Still and Quiet

June 23, 2008 at 10:05 pm | Posted in learning and growing, observations, poses and asana, practice off the mat | Leave a comment

I did an experiment with my Friday morning yoga class last week.

The gas crunch has inspired me to coast as often as possible. Whenever I’m on a hill (and it’s safe to do so), I engage the clutch, pull the car out of gear and let Sir Issac Newton power me along. I’m telling you this because it’s a metaphor for a big idea I’m circling around lately as a part of my yoga practice; the idea of releasing oneself to the flow and taking advantage of the energy that’s available to us all. I don’t need to power my car down hills – the Earth will do that for me (and, it turns out, just this act of coasting has increased my gas mileage by almost six miles to the gallon!). Coasting isn’t just a behavior; it’s an attitude, and I wanted to see if I could get my yoga class to step back from themselves and disengage for a few minutes.

I warned them the week before that I’d be adding a single restorative pose to the practice for the coming week. For those of you who don’t know, restorative yoga is a practice which puts practitioners into supported poses and leaves them there for long stretches of time – up to 20 minutes in some cases. The idea is to reach a state where the sympathetic nervous system – the fight or flight response – is shut down and the parasympathetic system – the relaxation and restoration responses – are turned on. The student is given an opportunity to be completely still, to relax completely into the pose, and to experience the sensations of the quiet of body and mind that ensues, with the added benefits of healing and a little bit of rest thrown in for good measure.

What I’ve learned about the population of student who frequents my class is that, for the most part, they are all profoundly uncomfortable with still and quiet. I habitually put students in savasana (the final relaxation at the end of a class) for little more than about 6 or 7 minutes, and even THAT is too much for most of them; they fidget, they sniffle, they wiggle and roll around. Has society gotten so frenetic that we’re unable to lie still for 5 minutes? It seems so.

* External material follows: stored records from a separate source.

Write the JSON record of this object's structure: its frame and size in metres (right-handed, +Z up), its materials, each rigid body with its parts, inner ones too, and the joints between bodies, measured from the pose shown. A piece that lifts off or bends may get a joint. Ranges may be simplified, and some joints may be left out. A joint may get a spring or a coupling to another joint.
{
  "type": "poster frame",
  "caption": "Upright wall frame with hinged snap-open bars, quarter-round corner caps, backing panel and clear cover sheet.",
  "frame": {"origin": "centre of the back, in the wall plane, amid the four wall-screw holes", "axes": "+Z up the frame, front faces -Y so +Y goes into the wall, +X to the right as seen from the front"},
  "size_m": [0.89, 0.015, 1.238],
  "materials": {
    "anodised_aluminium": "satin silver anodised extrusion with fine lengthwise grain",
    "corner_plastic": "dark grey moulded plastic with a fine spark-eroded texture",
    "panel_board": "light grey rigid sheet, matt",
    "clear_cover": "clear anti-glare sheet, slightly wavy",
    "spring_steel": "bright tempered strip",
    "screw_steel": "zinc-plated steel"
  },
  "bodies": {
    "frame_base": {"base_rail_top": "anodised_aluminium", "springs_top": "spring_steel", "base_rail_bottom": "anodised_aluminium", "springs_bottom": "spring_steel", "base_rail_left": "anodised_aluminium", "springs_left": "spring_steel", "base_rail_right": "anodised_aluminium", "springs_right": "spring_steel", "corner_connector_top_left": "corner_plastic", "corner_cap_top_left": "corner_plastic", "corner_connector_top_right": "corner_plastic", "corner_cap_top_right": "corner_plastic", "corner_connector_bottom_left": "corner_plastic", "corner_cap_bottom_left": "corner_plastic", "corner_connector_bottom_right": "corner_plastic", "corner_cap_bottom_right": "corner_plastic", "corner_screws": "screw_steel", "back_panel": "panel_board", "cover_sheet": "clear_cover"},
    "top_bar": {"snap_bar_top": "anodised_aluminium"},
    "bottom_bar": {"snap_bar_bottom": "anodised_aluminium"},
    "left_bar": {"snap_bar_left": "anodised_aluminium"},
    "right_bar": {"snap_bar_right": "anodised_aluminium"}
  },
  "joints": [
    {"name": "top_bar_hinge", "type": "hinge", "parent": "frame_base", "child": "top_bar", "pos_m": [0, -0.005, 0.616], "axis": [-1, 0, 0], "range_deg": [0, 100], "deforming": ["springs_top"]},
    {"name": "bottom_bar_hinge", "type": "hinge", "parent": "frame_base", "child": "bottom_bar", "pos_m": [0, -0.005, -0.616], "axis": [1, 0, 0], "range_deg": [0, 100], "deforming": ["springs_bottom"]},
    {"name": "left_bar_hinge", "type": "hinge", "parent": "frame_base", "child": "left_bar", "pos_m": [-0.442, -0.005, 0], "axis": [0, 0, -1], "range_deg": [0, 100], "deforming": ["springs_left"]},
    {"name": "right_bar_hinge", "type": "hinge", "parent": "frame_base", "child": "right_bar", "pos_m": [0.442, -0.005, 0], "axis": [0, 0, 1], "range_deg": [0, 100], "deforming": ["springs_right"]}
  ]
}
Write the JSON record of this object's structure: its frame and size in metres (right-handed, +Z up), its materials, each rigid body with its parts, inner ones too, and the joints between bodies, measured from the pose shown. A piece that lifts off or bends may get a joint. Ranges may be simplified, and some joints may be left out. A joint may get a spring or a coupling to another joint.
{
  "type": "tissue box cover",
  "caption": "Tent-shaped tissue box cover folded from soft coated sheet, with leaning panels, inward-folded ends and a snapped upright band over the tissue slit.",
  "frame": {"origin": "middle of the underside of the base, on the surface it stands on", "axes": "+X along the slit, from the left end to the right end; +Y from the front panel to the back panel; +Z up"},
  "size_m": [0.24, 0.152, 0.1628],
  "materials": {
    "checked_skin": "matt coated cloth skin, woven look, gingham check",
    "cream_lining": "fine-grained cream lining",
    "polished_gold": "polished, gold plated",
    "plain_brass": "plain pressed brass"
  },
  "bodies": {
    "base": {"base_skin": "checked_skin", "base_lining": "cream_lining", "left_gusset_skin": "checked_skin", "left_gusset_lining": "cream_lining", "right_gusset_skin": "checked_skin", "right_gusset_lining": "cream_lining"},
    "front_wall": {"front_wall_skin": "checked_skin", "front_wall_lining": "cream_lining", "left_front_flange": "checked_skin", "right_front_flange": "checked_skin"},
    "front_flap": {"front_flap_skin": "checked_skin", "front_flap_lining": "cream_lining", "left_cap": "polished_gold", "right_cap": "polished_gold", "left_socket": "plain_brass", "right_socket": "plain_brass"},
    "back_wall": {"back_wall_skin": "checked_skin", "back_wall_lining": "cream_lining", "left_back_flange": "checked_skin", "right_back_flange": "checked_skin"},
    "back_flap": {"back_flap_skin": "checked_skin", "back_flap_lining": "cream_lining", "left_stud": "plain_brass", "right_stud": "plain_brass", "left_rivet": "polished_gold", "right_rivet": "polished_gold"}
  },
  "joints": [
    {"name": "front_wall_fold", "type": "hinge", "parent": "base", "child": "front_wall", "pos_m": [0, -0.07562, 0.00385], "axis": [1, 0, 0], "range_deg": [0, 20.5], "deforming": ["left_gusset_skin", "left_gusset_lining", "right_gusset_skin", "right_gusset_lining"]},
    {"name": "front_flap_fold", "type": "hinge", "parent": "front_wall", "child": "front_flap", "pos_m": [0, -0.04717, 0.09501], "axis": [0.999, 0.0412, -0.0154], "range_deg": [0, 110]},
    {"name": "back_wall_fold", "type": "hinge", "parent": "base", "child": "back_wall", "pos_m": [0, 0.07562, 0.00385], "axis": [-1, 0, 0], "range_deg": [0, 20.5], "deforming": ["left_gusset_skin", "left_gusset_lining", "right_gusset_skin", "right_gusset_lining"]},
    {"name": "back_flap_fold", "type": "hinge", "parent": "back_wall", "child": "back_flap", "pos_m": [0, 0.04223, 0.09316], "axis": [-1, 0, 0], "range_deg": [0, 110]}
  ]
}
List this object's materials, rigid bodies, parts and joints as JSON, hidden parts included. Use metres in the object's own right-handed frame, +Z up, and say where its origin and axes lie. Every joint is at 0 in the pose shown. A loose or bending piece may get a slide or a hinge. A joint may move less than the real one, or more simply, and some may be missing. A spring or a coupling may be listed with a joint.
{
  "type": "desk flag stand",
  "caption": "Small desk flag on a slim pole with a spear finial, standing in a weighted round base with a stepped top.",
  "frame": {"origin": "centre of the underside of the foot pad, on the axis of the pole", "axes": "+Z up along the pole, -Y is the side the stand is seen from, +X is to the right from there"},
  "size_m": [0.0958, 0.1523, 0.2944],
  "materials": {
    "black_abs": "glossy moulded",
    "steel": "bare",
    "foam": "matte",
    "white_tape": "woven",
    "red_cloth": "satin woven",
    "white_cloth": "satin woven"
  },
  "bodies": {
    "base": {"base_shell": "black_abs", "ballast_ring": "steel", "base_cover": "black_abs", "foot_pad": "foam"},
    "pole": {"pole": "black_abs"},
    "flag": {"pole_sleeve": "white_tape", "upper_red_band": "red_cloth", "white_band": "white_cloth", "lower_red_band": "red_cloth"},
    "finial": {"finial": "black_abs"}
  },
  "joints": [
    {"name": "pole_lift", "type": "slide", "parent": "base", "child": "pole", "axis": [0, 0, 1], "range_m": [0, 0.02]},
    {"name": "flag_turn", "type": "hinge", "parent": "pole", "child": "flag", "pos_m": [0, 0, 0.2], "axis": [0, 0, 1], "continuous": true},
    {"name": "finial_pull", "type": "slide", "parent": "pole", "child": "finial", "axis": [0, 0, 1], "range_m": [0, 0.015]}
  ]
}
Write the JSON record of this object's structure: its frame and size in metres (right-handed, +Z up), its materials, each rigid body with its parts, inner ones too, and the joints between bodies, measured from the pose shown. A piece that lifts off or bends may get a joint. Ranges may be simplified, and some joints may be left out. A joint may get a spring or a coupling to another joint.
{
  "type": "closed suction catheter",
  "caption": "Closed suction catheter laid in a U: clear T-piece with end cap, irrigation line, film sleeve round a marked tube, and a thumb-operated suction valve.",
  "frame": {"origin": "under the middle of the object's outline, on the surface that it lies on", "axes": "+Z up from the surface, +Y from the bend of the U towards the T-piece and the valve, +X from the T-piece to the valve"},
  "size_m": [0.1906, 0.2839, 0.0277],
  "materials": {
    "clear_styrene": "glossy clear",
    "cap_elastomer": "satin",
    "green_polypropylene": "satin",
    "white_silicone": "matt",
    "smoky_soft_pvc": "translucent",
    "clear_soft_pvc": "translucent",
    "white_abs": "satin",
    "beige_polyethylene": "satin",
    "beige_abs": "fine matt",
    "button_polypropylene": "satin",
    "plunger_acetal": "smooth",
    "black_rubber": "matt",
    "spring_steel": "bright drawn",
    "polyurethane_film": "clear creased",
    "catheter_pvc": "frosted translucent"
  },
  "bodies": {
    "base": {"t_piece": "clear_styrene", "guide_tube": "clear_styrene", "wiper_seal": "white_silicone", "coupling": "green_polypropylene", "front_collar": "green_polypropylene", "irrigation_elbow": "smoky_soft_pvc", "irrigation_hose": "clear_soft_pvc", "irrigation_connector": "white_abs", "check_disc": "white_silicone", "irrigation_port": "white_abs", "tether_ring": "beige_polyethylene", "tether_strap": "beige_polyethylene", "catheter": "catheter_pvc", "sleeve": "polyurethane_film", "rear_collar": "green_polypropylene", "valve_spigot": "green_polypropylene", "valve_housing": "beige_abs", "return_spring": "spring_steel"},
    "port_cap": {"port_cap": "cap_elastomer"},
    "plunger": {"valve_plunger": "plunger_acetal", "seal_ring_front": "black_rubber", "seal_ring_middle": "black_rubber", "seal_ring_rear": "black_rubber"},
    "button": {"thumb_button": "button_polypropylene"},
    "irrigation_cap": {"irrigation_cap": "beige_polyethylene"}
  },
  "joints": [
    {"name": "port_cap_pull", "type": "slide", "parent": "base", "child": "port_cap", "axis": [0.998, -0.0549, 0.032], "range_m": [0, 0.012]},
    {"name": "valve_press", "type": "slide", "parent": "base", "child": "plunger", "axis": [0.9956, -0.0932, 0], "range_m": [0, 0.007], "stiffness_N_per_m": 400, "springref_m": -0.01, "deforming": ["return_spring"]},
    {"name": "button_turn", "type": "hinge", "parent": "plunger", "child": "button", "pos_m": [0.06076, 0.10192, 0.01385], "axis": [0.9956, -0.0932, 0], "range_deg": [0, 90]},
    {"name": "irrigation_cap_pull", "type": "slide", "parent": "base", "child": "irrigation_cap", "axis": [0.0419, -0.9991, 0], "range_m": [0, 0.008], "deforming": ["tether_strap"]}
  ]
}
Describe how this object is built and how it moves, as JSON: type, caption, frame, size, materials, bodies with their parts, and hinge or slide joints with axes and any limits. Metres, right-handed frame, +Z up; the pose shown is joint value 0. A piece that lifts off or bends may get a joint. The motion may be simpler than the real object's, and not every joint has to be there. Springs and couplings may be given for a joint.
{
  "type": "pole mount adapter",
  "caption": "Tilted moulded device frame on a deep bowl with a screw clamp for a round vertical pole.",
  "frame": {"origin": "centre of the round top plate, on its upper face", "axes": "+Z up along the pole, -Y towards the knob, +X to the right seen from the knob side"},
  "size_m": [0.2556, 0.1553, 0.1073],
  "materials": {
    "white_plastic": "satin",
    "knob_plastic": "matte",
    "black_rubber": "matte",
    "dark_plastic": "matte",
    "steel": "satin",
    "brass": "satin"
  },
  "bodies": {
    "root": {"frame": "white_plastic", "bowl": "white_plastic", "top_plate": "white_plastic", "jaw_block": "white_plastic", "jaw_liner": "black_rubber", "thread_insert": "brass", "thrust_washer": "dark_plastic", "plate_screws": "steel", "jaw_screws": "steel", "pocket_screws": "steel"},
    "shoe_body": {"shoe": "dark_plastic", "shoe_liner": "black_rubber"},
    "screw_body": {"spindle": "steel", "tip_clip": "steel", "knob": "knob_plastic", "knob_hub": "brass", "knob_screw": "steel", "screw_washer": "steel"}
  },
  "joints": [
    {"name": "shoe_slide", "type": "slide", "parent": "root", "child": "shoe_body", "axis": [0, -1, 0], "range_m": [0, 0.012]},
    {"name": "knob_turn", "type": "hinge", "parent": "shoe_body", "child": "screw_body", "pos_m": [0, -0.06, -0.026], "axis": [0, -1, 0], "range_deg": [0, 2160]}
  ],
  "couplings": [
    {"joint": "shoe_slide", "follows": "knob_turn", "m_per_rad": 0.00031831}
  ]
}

A few weeks ago, I experienced an epiphany in a restorative yoga class, and I wanted to offer my students an opportunity to play in the quiet spaces of their own inner selves. I explained to them that, for some people, this was going to be the hardest part of the class – some of them, I said, wouldn’t be able to be still for the 10 minutes I was going to leave them in this pose, and that was okay. All I asked was that they do the best they could.

True to my expectations, in a class of 11 people, only 2 of them were able to fully engage in the practice. There was the usual sniffling and shuffling that I hear in savasana (I hear it because I sit in easy pose with my eyes closed, trying to steal a little still-and-quiet for myself, even though my classes aren’t MY practice). I was neither surprised nor disappointed – I had a pretty realistic expectation going in. All I was looking for was exposure, really, and I got it.

When I called them back to themselves and up to a seated position, I asked them to debrief. The 9 who were fidgety said that I was right – it WAS hard (well, two of them said so – the other 7 nodded agreement). The two who were able to sink into the pose echoed my praise of the practice – while they’d never done restorative yoga before, they could certainly see the value in it. Everyone agreed that it might be a good thing to include in the practice on a fairly regular (though not weekly) basis.

I’m pleased by the experiment. It’s often difficult to introduce new elements into established classes – students come to the sessions expecting certain things and can be quite resistant to anything that messes with their comfort levels. My aim as a yoga instructor, though, is to stretch my participants’ experiences so that they’re willing to at least ENTERTAIN a new idea every once in a while. I’m pretty sure they’re not ready to OM just yet, but my teaching them to coast a little more often will certainly do them some good.